Het duurde nog twintig minuten voordat er een auto achter de slotenmaker parkeerde en Dugdale uitstapte. ‘En, wat heb je gevonden?’ vroeg hij.

‘We hebben op u gewacht.’

‘Wie denk je dat ik ben? De koningin die een supermarkt komt openen? Er kan iemand in zitten.’ Hij wenkte de slotenmaker. ‘Maak maar open. En niet te veel aan rommelen. Dit is een plaats delict.’ Hij haalde een paar witte latexhandschoenen uit zijn zak en gaf ze aan de slotenmaker.

Het duurde nog geen twee minuten voordat de slotenmaker de hendel midden op de deur omdraaide en de deur omhoogduwde.

‘Ziezo,’ zei hij. ‘Voor wat het waard is.’

De ruimte werd niet in beslag genomen door een auto, maar door vier vrieskisten, allemaal met hun klep open. Ze stonden niet aan. De stekkers en snoeren lagen op de grond.

‘Op jacht naar gestolen vriezers?’ vroeg de slotenmaker.
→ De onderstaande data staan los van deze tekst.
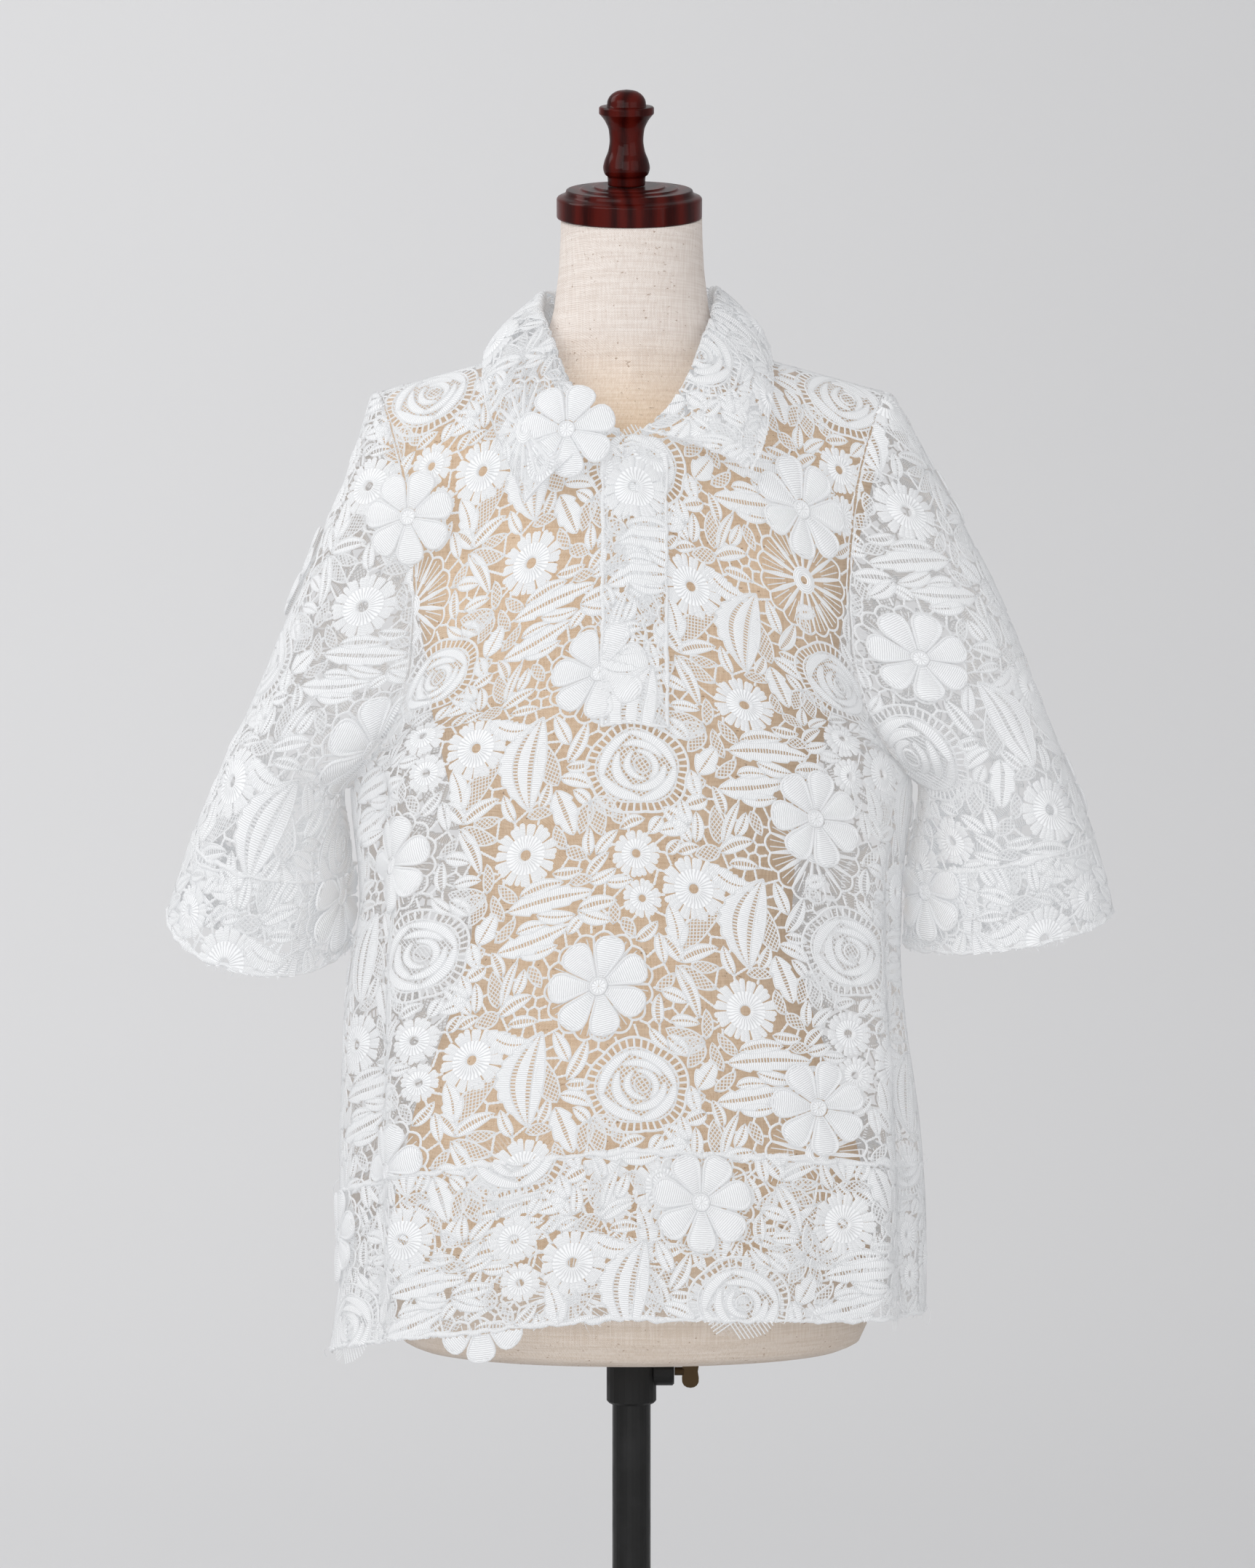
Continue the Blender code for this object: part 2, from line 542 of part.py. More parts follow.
def panel(name, sheet, outline, wall, look, gaps=(), spacing=GRID, extra=(), lift=0.0):
    """A cloth wall: the flat outline filled with triangles, then laid on both faces of the sheet."""
    loops = [outline, *gaps]
    coords = []
    edges = []
    for loop in loops:
        start = len(coords)
        coords.extend(loop)
        edges.extend((start + k, start + (k + 1) % len(loop)) for k in range(len(loop)))
    low = (min(p[0] for p in outline), min(p[1] for p in outline))
    high = (max(p[0] for p in outline), max(p[1] for p in outline))
    inner = list(extra)
    row = 0
    y = low[1] + spacing * 0.43
    while y < high[1]:
        x = low[0] + spacing * (0.5 if row % 2 else 1.0)
        while x < high[0]:
            inner.append((x, y))
            x += spacing
        y += spacing * 0.87
        row += 1
    for place, (x, y) in enumerate(inner):
        if not inside(x, y, outline) or loop_distance(x, y, outline) < min(spacing * 0.42, 9):
            continue
        if place >= len(extra) and any(math.dist((x, y), spot) < spacing * 0.62 for spot in extra):
            continue
        if any(inside(x, y, gap) or loop_distance(x, y, gap) < spacing * 0.3 for gap in gaps):
            continue
        coords.append((x, y))
    flat, _, faces, _, _, _ = delaunay_2d_cdt([Vector(c) for c in coords], edges, [], 0, 1e-5)
    kept = []
    for face in faces:
        cx = sum(flat[i].x for i in face) / 3
        cy = sum(flat[i].y for i in face) / 3
        if inside(cx, cy, outline) and not any(inside(cx, cy, gap) for gap in gaps):
            kept.append(tuple(face))
    used = sorted({i for face in kept for i in face})
    place = {old: new for new, old in enumerate(used)}
    count = len(used)
    spots = [(sheet.point(flat[i].x, flat[i].y), sheet.normal(flat[i].x, flat[i].y)) for i in used]
    points = [spot + out * (lift + wall / 2) for spot, out in spots]
    points += [spot + out * (lift - wall / 2) for spot, out in spots]
    solid_faces = []
    sides = {}
    for face in kept:
        a, b, c = (place[i] for i in face)
        solid_faces.append((a, b, c))
        solid_faces.append((a + count, c + count, b + count))
        for start, end in ((a, b), (b, c), (c, a)):
            sides[(start, end)] = True
    for start, end in sides:
        if (end, start) not in sides:
            solid_faces.append((start, start + count, end + count))
            solid_faces.append((start, end + count, end))
    return add_object(name, points, solid_faces, look)


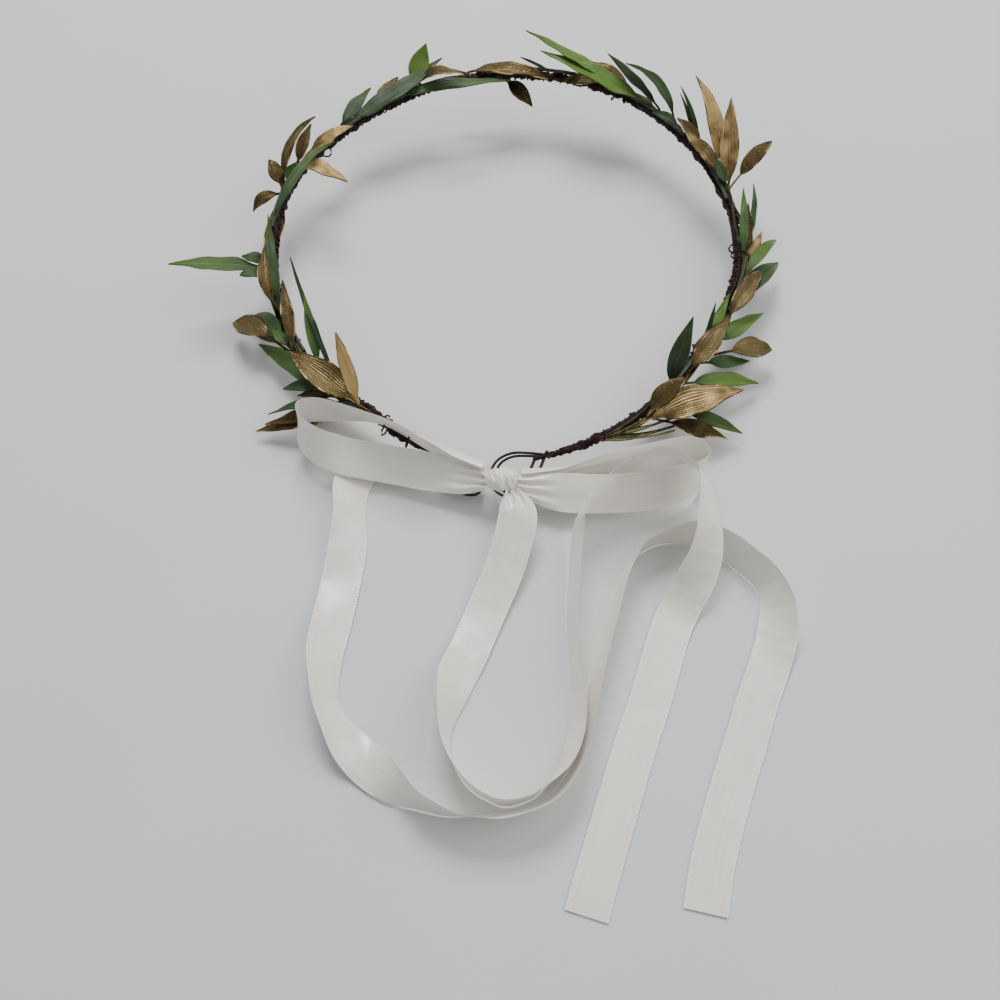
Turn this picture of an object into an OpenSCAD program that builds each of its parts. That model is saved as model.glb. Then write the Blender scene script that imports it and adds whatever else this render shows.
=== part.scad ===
// Leaf tiara: an open wire hoop dressed with green and gilded plastic leaf sprays. Its two wire eyes are
// tied together by a satin ribbon bow, whose two long tails lie on the surface.
// Z is up, +Y is the front of the tiara, and the origin is the middle of the head opening on the surface.

/* [Hoop] */
// Width of the hoop between its wire centre lines
hoop_width = 171; // [160:1:185]
// Depth of the hoop from its tied back to its front
hoop_depth = 172; // [160:1:185]
// Thickness of the bound bundle of wires and stems
bundle_d = 3.2; // [2.8:0.1:3.6]
// Thickness of the doubled wire of the two end eyes
eye_wire_d = 1.4; // [1:0.1:1.5]
// Height of the hoop wire above the surface at the tied back
back_height = 9; // [8.6:0.1:10]
// Height of the hoop wire above the surface at the front
front_height = 21; // [18:0.5:24]

/* [Leaves] */
// Scale of every leaf's width
leaf_width_scale = 1; // [0.8:0.05:1.2]
// Thickness of a leaf along its midrib
leaf_t = 0.9; // [0.7:0.1:1.2]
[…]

‘Bemoei je er niet mee,’ zei Dugdale.

De slotenmaker keek beledigd. Hij liep naar zijn busje en kwam terug met een pen en een formulier op een klembord. Quarry ondertekende het.

 

Toen de slotenmaker weg was, stapte Quarry de garagebox in. Dugdale zat gebukt naast een vriezer achterin.

‘Hebt u iets gevonden?’

Dugdale kwam overeind en klopte het stof van zijn broek. Hij schudde zijn hoofd. De twee mannen liepen weer naar buiten.

‘Dus nu weten we waar hij ze bewaarde,’ zei Dugdale.

‘Zal ik de jongens van de technische recherche bellen?’

‘Ze zullen niets vinden, maar je kunt ze maar beter bellen, ja. En regel wat agenten om hier langs de deuren te gaan.’ Hij snoof. ‘We zijn te laat. Hij is hier al klaar.’ Hij keek naar Quarry. ‘Goed werk. Maar we lopen achter. We lopen te ver achter.’